VB: Definitely. PaaS solutions and partnerships are where the sharing of AI tools will happen. [PaaS essentially is a plug-and-play model that allows producers and consumers to connect and interact with each other, and exchange value. It’s what Amazon uses, and banks and credit unions can serve as such a platform as well.]

The need for PaaS is because the data flowing into AI-powered solutions is not owned by any single entity. It is a different approach from every financial institution needing its own enterprise resource planning (ERP) or customer relationship management (CRM) system, which are built for first-party data the institution owns. The data powering AI solutions is coming from many different channels and there is no way all of these systems can be built internally, so PaaS will be critical to AI adoption in financial services.

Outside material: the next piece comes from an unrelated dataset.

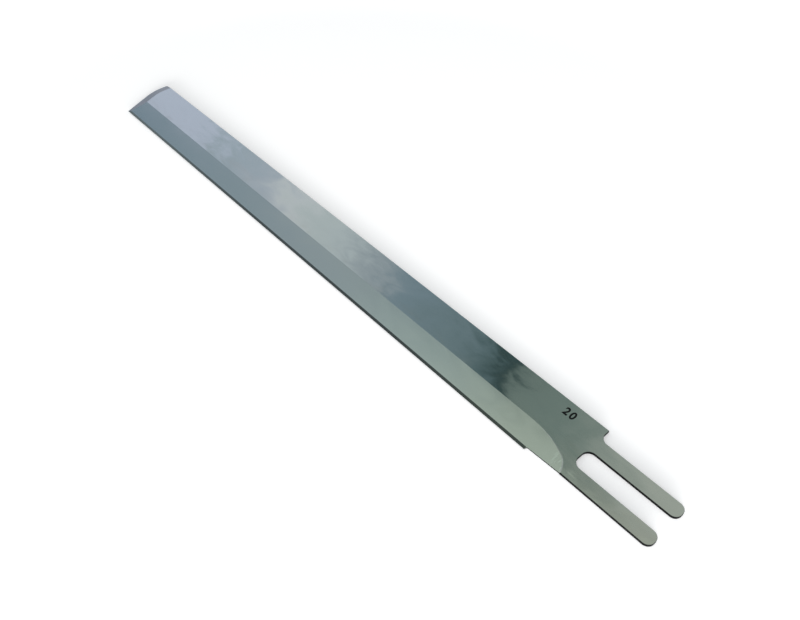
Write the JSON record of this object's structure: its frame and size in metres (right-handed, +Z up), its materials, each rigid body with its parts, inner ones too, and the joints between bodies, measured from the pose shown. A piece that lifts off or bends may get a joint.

Could a data-powered combo like Apple Card/Goldman Sachs dominate in the U.S. as Alipay does in China?

JB: There is a high likelihood that there will be another major payments disruption by a company that has literally no background in banking or financial services. Apple has unprecedented access to consumer data that Goldman Sachs doesn’t. So, yes, a disruptor in the payments space with a company that grabs a huge part of the payments processing market is possible in the U.S. similar to the Alipay ecommerce and payment platform in China or the PayTM payment app in India.

Existing financial institutions should guard against this disruption by creating more innovative products, even partnering with traditional competitors to do so. If a retail financial institution can provide a consumer with all of the benefits of an ecommerce platform like Alipay, it would make it hard for the consumer to switch.